Triality and the consistent reductions on ${\rm AdS}_3\times S^3$.

We study compactifications on ${\rm AdS}_3\times S^3$ and deformations thereof. We exploit the triality symmetry of the underlying duality group ${\rm SO}(4,4)$ of three-dimensional supergravity in order to construct and relate new consistent truncations. For non-chiral $D=6$, ${\cal N}_{\rm 6d}=(1,1)$ supergravity, we find two different consistent truncations to three-dimensional supergravity, retaining different subsets of Kaluza-Klein modes, thereby offering access to different subsectors of the full nonlinear dynamics. As an application, we construct a two-parameter family of ${\rm AdS}_3\times M^3$ backgrounds on squashed spheres preserving ${\rm U}(1)^2$ isometries.

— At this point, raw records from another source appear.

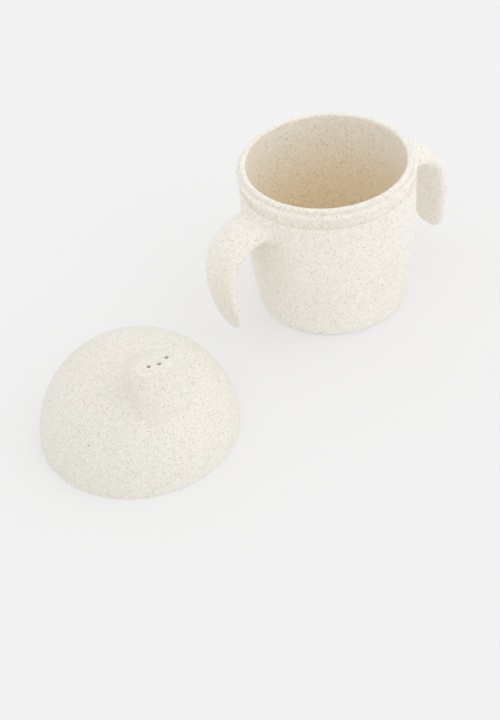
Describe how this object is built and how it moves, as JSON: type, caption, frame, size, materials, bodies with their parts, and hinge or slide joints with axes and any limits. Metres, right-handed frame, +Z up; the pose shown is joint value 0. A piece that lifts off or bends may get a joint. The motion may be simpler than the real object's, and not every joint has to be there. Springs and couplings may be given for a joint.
{
  "type": "sippy cup",
  "caption": "Open two-handled toddler drinking cup in one speckled moulding, with its domed press-fit spout lid standing on its rim beside it.",
  "frame": {"origin": "centre of the cup's foot on the surface it stands on", "axes": "+Z up along the cup's axis, X along the line through the two handles, -Y the side that the spout faces"},
  "size_m": [0.2383, 0.1085, 0.0769],
  "materials": {
    "cup_plastic": "matte cream straw-fibre composite with fine tan and brown flecks",
    "lid_plastic": "matte cream straw-fibre composite with fine tan flecks",
    "seal_silicone": "satin translucent silicone"
  },
  "bodies": {
    "cup": {"cup_body": "cup_plastic"},
    "ring": {"seal_ring": "seal_silicone"},
    "lid": {"lid_dome": "lid_plastic"}
  },
  "joints": [
    {"name": "lid_lift", "type": "slide", "parent": "cup", "child": "ring", "axis": [0, 0, 1], "range_m": [0, 0.12]},
    {"name": "lid_turn", "type": "hinge", "parent": "ring", "child": "lid", "pos_m": [-0.126, -0.0211, 0], "axis": [0, 0, 1], "continuous": true}
  ]
}
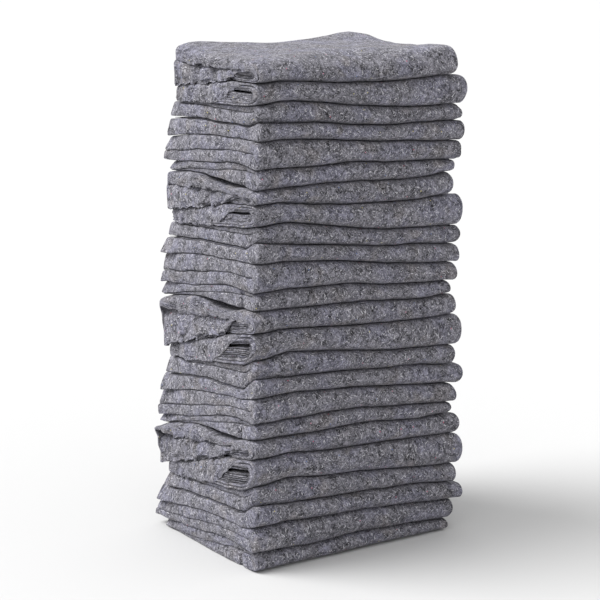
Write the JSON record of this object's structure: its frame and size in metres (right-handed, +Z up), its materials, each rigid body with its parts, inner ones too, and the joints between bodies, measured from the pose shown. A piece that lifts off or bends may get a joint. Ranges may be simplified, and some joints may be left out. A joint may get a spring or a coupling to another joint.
{
  "type": "moving blanket stack",
  "caption": "Stack of grey recycled-felt moving blankets, each folded in half four times and laid flat with its long round folds facing one way.",
  "frame": {"origin": "centre of the footprint, on the surface that the stack stands on", "axes": "+Z up, -Y the side with the long round folds, +X along those folds, to the right seen from that side"},
  "size_m": [0.488, 0.371, 0.9468],
  "materials": {
    "felt": "matte stitch-bonded felt of mixed grey fibres with light and dark flecks"
  },
  "bodies": {
    "root": {"blanket_01": "felt", "blanket_02": "felt", "blanket_03": "felt", "blanket_04": "felt", "blanket_05": "felt", "blanket_06": "felt", "blanket_07": "felt", "blanket_08": "felt", "blanket_09": "felt", "blanket_10": "felt", "blanket_11": "felt", "blanket_12": "felt", "blanket_13": "felt", "blanket_14": "felt", "blanket_15": "felt", "blanket_16": "felt", "blanket_17": "felt", "blanket_18": "felt", "blanket_19": "felt", "blanket_20": "felt", "blanket_21": "felt", "blanket_22": "felt", "blanket_23": "felt", "blanket_24": "felt"}
  },
  "joints": []
}
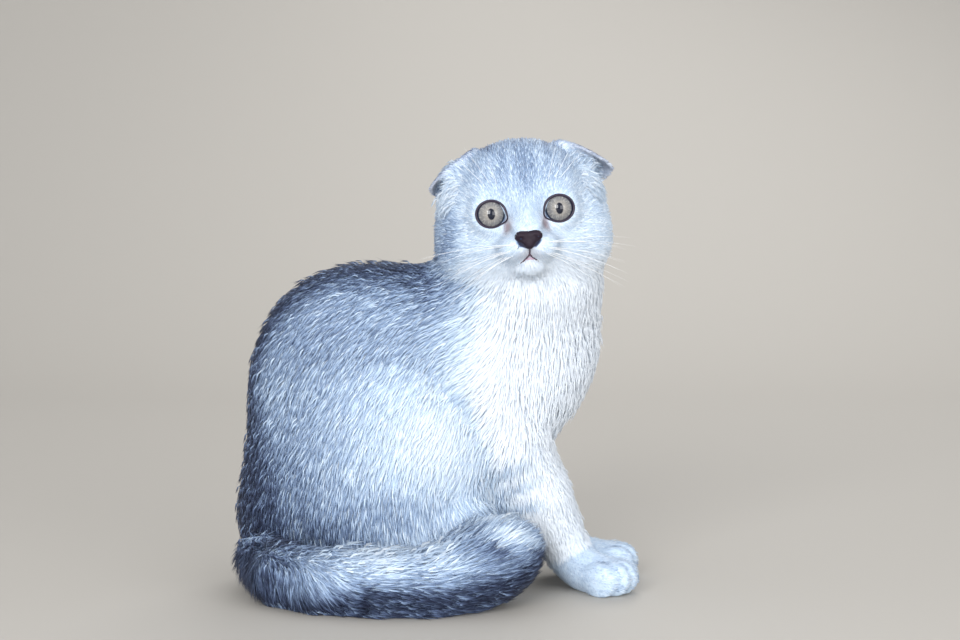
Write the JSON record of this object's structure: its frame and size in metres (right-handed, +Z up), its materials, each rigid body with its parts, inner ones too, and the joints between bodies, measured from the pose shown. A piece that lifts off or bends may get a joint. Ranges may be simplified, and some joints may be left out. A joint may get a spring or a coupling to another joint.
{
  "type": "scottish fold cat",
  "caption": "Life-size sitting kitten with folded ears and a plush silver coat, body in profile, head turned to the side, tail wrapped round its right side.",
  "frame": {"origin": "on the floor under the middle of the animal's length and width, the tail and paws included", "axes": "+Z up; +X the way the body faces, from rump to forepaws; -Y the side that the face and the animal's right flank look towards, where the tail lies"},
  "size_m": [0.2038, 0.1424, 0.2222],
  "materials": {
    "coat": "short dense plush fur, silver shaded over white",
    "coat_tail": "longer bushy fur, silver ringed with slate grey",
    "coat_ears": "very short fur, slate grey behind and pale in front",
    "nose_leather": "bare moist skin, dark plum",
    "eye": "clear moist cornea over a grey-beige iris with an upright oval pupil"
  },
  "bodies": {
    "root": {"nose": "nose_leather", "eye_left": "eye", "eye_right": "eye", "ear_left": "coat_ears", "ear_right": "coat_ears", "tail_root": "coat_tail", "tail_middle": "coat_tail", "tail_tip": "coat_tail", "hind_foot_right": "coat", "hind_leg_right": "coat", "forepaw_right": "coat", "foreleg_right": "coat", "hind_foot_left": "coat", "hind_leg_left": "coat", "forepaw_left": "coat", "foreleg_left": "coat", "head": "coat", "neck": "coat", "torso_front": "coat", "torso_rear": "coat"}
  },
  "joints": []
}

For generic value of the parameters, these solutions break all supersymmetries, yet they remain perturbatively stable within a non-vanishing region in parameter space. They also contain a one-parameter family of ${\cal N}=(0,4)$ supersymmetric ${\rm AdS}_3\times M^3$ backgrounds on squashed spheres with ${\rm U}(2)$ isometries. Using techniques from exceptional field theory, we determine the full Kaluza-Klein spectrum around these backgrounds.